Cooking the fish is a very quick process as the fillets are very thin and will overcook in a heartbeat. Using breading slightly increases the cooking time, so you need to compensate, but it's all so quick that I never find out how much compensation was really required. By using a good quantity of oil in the pan and keeping the pan in rapid motion as you add the fish, you can keep them from sticking (this applies even more if no breading is used).

The polenta needed to be ground down in a vita-mix to make it less crunchy. Why didn't we just cook it longer? A mystery. Big Man does not like or encourage questions.

Fourth Course: Cruciferous vegetables

This is a carpaccio of thin-sliced kohlrabi, topped with watermelon radishes, coated with a vinaigrette. It’s garnished with fava & bull’s blood greens, Gorgonzola cheese and Maldon flake salt.

It's a beautiful presentation. Watermelon radishes are a great way to add interesting color to a plate, too. The cheese keeps this from going flat and adds umami.

Fifth Course: Almond tart

An almond tart with frangipane, cream cheese crust, and more cheese in the filling.

The idea is something about very local. So, Big Man had to drive to Nevada City to get the cheese. Clover -Stornetta cream cheese isn’t local enough? This is kind of funny, considering that we ordered the Gorgonzola and the beans from Italy. I’m confused about consistency, but if this is the way Big Italian Chef does it, then this is the way it must be done. Doesn’t anyone grow heirloom beans around here, make blue cheese, etc. Could this have been sourced totally locally to avoid inconsistencies? Will this question get me in trouble? Well, that’s the price of curiosity.
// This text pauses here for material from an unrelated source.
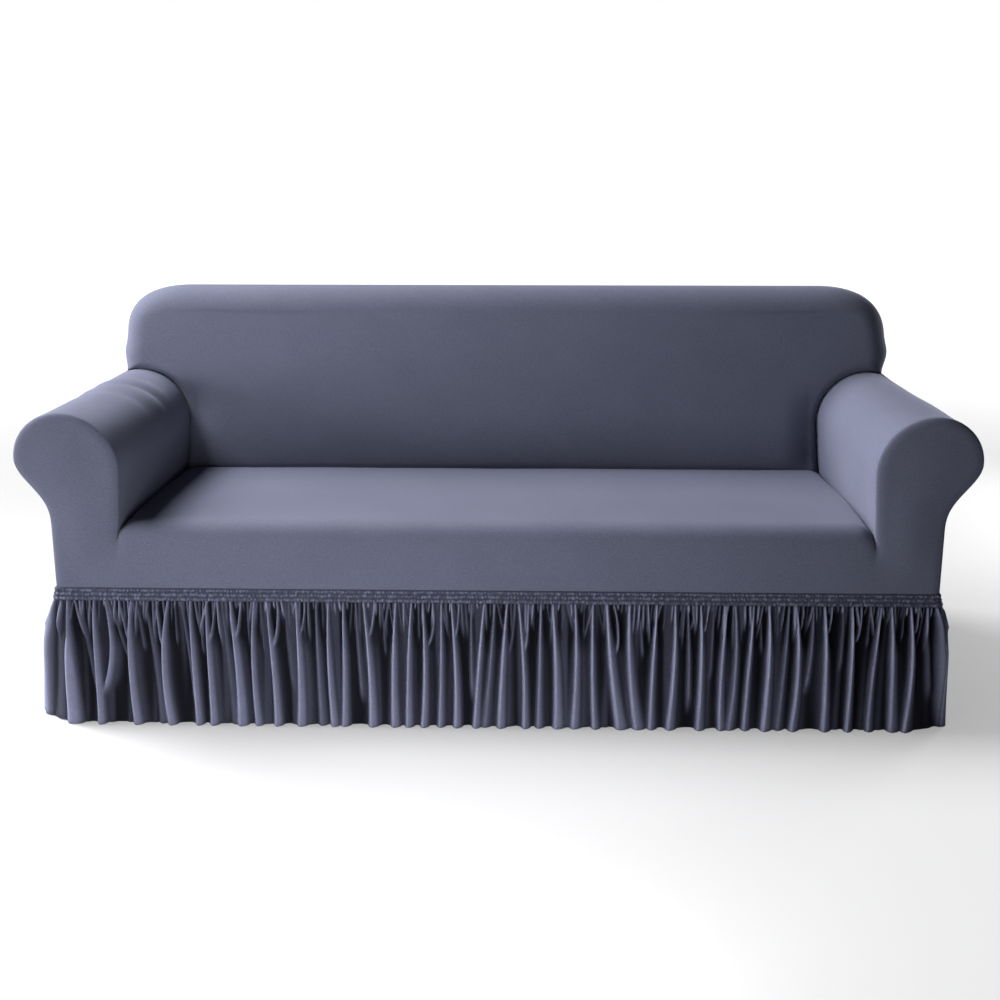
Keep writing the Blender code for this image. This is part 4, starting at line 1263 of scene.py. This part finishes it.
print("highest of them at the seam:", fine_gathers(s_all, np.zeros(1)).max().round(2))

# %% Points of a side of the skirt
SKIRT_TOP, HEM = 0.2856, 0.0006
SKIRT_CORNER = 0.060  # radius of its corners at the floor


def crest_out(t):
    """How far the crests stand out of the band's plane, quickly at first and then slowly."""
    return 0.0085 + 0.030 * (1 - np.exp(-t / 0.13)) + 0.0165 * t


def valley_out(t):
    """How far the valleys stand out, slowly at first and then quickly."""
    return 0.036 * t**2.2


def skirt_points(name, columns, rows):
    """Rows from the hem up to the band, and for each point its painted shading: painted shade in a valley,
    a painted highlight on a crest.
    """
    local = np.linspace(0.0, 2 * SIDES[name][0], columns)
    s = SIDE_STARTS[name] + local
    t = np.linspace(0.0, 1.0, rows) ** 1.25
    height = np.maximum(fold_height(s, t), fine_gathers(s, t))
    out = lerp(valley_out(t)[:, None], crest_out(t)[:, None], height)
    lift = 0.002 * (1 - smooth(0.15, 0.7, height[-1]))  # the hem is 2 mm higher in the valleys
    z = lerp(SKIRT_TOP, HEM, t)[:, None] + lift[None, :] * (t**6)[:, None]
    x, y = np.zeros_like(out), np.zeros_like(out)
    for k in range(rows):
        radius = lerp(BAND_CORNER, SKIRT_CORNER, t[k] ** 0.6)
        x[k], y[k] = on_side(name, radius, local, out[k])
    # towards its left end the skirt stands out further, by up to 12 mm in its lower half
    x -= 0.012 * smooth(0.92, 1.05, -x) * smooth(0.0, 0.5, t)[:, None]
    points = np.stack([x, y, z], 2)
    # painted shade and highlight, from the height of the folds: 0 deep in a valley, 1 on a crest
    tone = 0.37 * smooth(0.04, 0.50, height) + 0.63 * smooth(0.45, 1.0, height)
    return points[::-1].copy(), tone[::-1].copy()  # rows run up


print("crests stand out", round(1000 * float(crest_out(1.0))), "mm at the floor")

# %% Skirt
# side, columns and rows
SKIRT_GRIDS = (("front", 1150, 36), ("right", 520, 34), ("back", 900, 28), ("left", 520, 34))

for name, columns, rows in SKIRT_GRIDS:
    sheet_points, painted_fold_shading = skirt_points(name, columns, rows)
    sheet = lay_grid("cover_skirt_" + name, sheet_points, painted_fold_shading=painted_fold_shading)
    finish_cloth(sheet, skirt_knit_painted_shading, "skirt_" + name, GATHERED_CLOTH)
Some notes on Big Man. He's the guy who actually runs the kitchen. He's not concerned with fairness, hazing, nasty remarks. He's above the law, Mr. Life or Death. He'll yell at you about sanitation as he strokes his beard. At this point, he hasn't yet decided who he detests the most. He's not, ahem, seemingly in the best of health. Yet he manages to see everything that happens in the kitchen, somehow.